Nonlinear rheology of immiscible polymer blends: Step strain experiments

• Published in: Journal of rheology (New York : 1978) Vol. 44; no. 6; pp. 1363 - 1384
• Main Authors: Iza, M., Bousmina, M.
• Format: Journal Article
• Language: English
• Published: 01.11.2000
• Subjects: Doi–Ohta theory of blends; Droplets; Blends
• ISSN: 0148-6055; 1520-8516
• DOI: 10.1122/1.1308521

Relaxation experiments after simple shear flow were performed on (50/50) PB/PDMS poly(1-butene)/polydimethylsiloxane immiscible model blends and the results were compared to the predictions of the Doi–Ohta and Lee–Park models.

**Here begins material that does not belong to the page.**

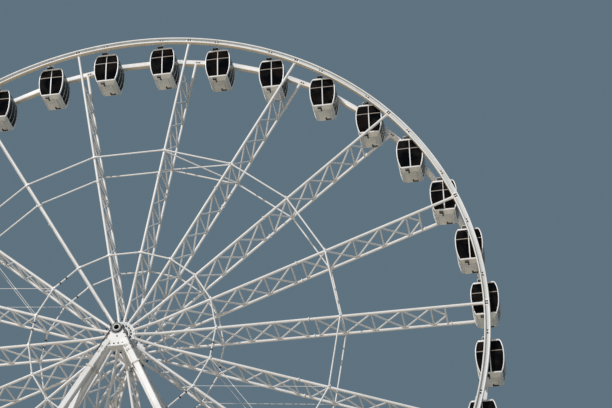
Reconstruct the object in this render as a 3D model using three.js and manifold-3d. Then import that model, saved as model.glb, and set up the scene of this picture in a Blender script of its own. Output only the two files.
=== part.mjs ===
// A transportable observation wheel at half of its real size, in millimetres, +Z up.
// The wheel turns about an axis along Y, and people board from the front, at -Y.
// The origin is on the ground, below the middle of the hub.
import * as THREE from 'three';
import { mergeVertices } from 'three/addons/utils/BufferGeometryUtils.js';
import Module from 'manifold-3d';

const wasm = await Module();
wasm.setup();

// Driving dimensions of the wheel
const SPOKES = 18;
const CABINS = 2 * SPOKES;
const SECTORS = 6;
const PIVOT_R = 11500; // from the hub to a cabin's pivot
const HUB_Z = 13600;
const GAP = 0.3; // between touching pieces

const FRONT_RIM = { depth: 190, front: -700, back: -550, flange: 30, recess: 40, sides: 72 };
const REAR_RIM = { depth: 170, front: 560, back: 730, drop: 15, sides: CABINS };

const HUB = { sides: CABINS, radius: 300, half: 760, boreR: 173.1 };
const FLANGE = { radius: 470, y: 690, thick: 80, chordStart: 400 };
const AXLE = { sides: 12, radius: 172, bore: 110, half: 1290 };

// Spoke lattices: chord centre lines at the hub, at the first crossbar and at the rims
const CHORD = { size: 100, thick: 80, hubY: 690, kneeY: 580, rimY: 600 };
const CROSSBARS = [1240, 2160, 3036, 3970, 4860, 5975, 6969, 7924, 8866, 9775, 10212];
const CROSSBAR_SIZE = 50;
const DIAGONAL_SIZE = 45;
const INNER_RING_R = 3036;
const OUTER_RING_R = 6969;
const RING_SIZE = 56;

// Cabin body: half widths along X and Y at heights below the pivot
const CABIN_RINGS = [[-1400, 250, 330], [-1300, 322, 452], [-640, 436, 480], [-175, 335, 440]];
const CABIN_WALL = 26;
const CABIN_FLOOR = 36;
const WINDOW = { top: -255, bottom: -1235, halfX: 275, halfY: 395 };
const HANGER = { foot: 170, head: 58, top: 52, half: 60, sink: 10 };
const PIVOT_PIN = { radius: 32, sides: 6 };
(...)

Three situations of flow were examined: (i) first the variation of stress relaxation was followed in time at various step strain amplitudes, (ii) variation of stress relaxation as a function of the amplitude of preshear rate at a fixed strain, and (iii) at a fixed strain and preshear rate, the relaxation of the stress was studied as a function of the time elapsed between the end of the preshear and the step strain. After application of step strains of various magnitudes, the stress relaxation modulus G(t,γ) at short times was found to obey the Wagner time-strain separability [Wagner (1976)]. It was possible to separate linear effects from the nonlinear ones via a damping function h(γ) of sigmoidal form. After cessation of steady shear flow of different magnitudes, the linear stress relaxation modulus at long time scale was found to be very sensitive to the shear flow conditions and to the elapsed time between the end of the preshear and the step strain. The morphology evolution characterized by the droplet radius extracted from emulsion models as a function of the steady shear rate was found to be fairly described by the empirical partially mobile interface coalescence model and did not obey the inverse proportionality to shear rate as predicted by the Doi–Ohta theory. After cessation of steady shear flow, the blend morphology continues to evolve until a steady state was reached. Two kinetics seem to govern the establishment of a stable morphology: a rapid retraction process of elongated droplets leading to an increase of terminal relaxation time followed by breakup via Rayleigh instabilities and end-pinching mechanisms as was confirmed by in situ morphological observations carried out between two sliding plates at equivalent deformation.